In November 2020, the director walked the red carpet at the country’s first official national film festival and presented prize-winners with golden statuettes. Two weeks ago, Afghan Film hosted a festival for dozens of experimental, avant-garde shorts. The country has even convened six iterations of an International Women’s Film Festival, held on the ancient ramparts of the oasis city of Herat.
“Our slogan used to be that Herat doesn’t have a cinema, but it has an International Women’s Film Festival,” co-founder Guissou Jahangiri jokes darkly.
Within hours of the Taliban’s return, public images of women in many areas of the country were already being painted over.
“I feel like I’m watching a [Quentin] Tarantino film. I look at what’s actually happening and think, ‘No, that’s an American movie, not real American actions,’” says Afghanistan Documentary House founder Sahra Mani, requesting that her current location be withheld.
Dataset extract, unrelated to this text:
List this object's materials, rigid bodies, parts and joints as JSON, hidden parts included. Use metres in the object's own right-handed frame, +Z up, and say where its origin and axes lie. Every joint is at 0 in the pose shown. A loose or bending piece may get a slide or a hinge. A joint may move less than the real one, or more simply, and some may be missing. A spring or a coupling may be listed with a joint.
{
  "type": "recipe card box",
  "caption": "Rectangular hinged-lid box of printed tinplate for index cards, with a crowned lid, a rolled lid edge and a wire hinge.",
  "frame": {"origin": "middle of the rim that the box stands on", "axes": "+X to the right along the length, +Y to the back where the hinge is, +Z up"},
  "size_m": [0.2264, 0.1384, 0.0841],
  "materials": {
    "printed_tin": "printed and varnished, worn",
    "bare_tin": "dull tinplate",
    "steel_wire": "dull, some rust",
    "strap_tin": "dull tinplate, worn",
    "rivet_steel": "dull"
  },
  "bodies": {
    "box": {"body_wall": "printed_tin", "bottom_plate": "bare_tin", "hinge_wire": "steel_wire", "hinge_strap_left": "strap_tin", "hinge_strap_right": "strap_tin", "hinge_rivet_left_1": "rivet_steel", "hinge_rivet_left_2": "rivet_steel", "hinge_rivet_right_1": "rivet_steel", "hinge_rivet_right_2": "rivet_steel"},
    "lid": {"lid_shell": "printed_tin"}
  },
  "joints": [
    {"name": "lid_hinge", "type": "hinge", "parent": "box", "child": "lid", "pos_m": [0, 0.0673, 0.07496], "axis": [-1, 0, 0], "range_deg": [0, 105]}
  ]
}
Artists and civil society workers are trying to avoid sleeping in their own homes, which are being marked by Taliban militants with intelligence on their addresses, a source tells Variety. They’ve good reason to hide, explains Mani: “There are just two options now if you think differently, or are an intellectual, filmmaker or artist — you leave the country or the Taliban comes and kills you.”
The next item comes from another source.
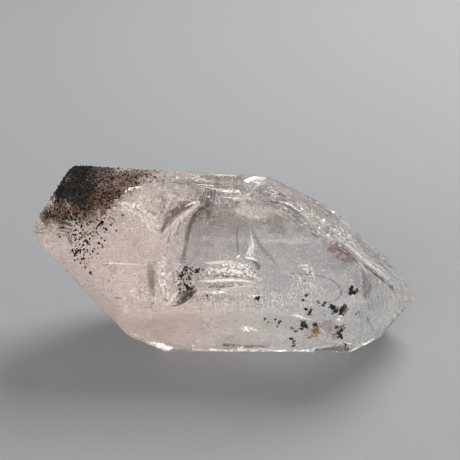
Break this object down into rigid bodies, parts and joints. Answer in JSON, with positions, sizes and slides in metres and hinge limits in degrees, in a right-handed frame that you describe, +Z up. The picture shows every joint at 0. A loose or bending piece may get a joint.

“We are just a few female filmmakers in Afghanistan, maybe 10, so they can easily find us, kill us, get rid of us — even in just one hour,” she says.
There are now more women than ever looking to become directors. When Mani began teaching film at Kabul University in 2014, she had only one female student, but each year the tally grew. Seizing the rare privilege of education, they proved, in her estimation, even “braver, more focused and more determined” than the boys.
“We had just started down the path to slowly start building our industry and community — making films about Afghan life by Afghan filmmakers, introducing each other to different workshops and funds, receiving so many prizes internationally,” Mani says. “We are losing so, so much that we achieved by working so hard in the most difficult circumstances.”
U.S.-based Afghan filmmaker Sonia Nassery Cole (“Black Tulip”) explained that scores of young aspiring filmmakers and camerawomen she and others have mentored are now contacting them with desperate pleas for help getting out.
“I feel so helpless. How am I going to get you out if you can’t even get out of your own house? When the entire U.S. army couldn’t?” says Nassery Cole, currently speaking from Europe in a “constant state of shaking and disbelief.”
Even though her illegal shoots in Afghanistan were never easy, until the events of recent days, the situation still felt promising.
“The pressure [Afghan women] are under builds anger, and then that anger comes out in their talent, and so they fly. That’s where Afghan women were — they were just flying,” says Nassery Cole.
“The art was coming back, the filmmakers were coming back. There’s so much talent in my country, so much hunger to tell the world their stories, but that’s all shut down and pushed behind a dark, dark curtain. I doubt we’ll see another film shot there for the next 30 years.”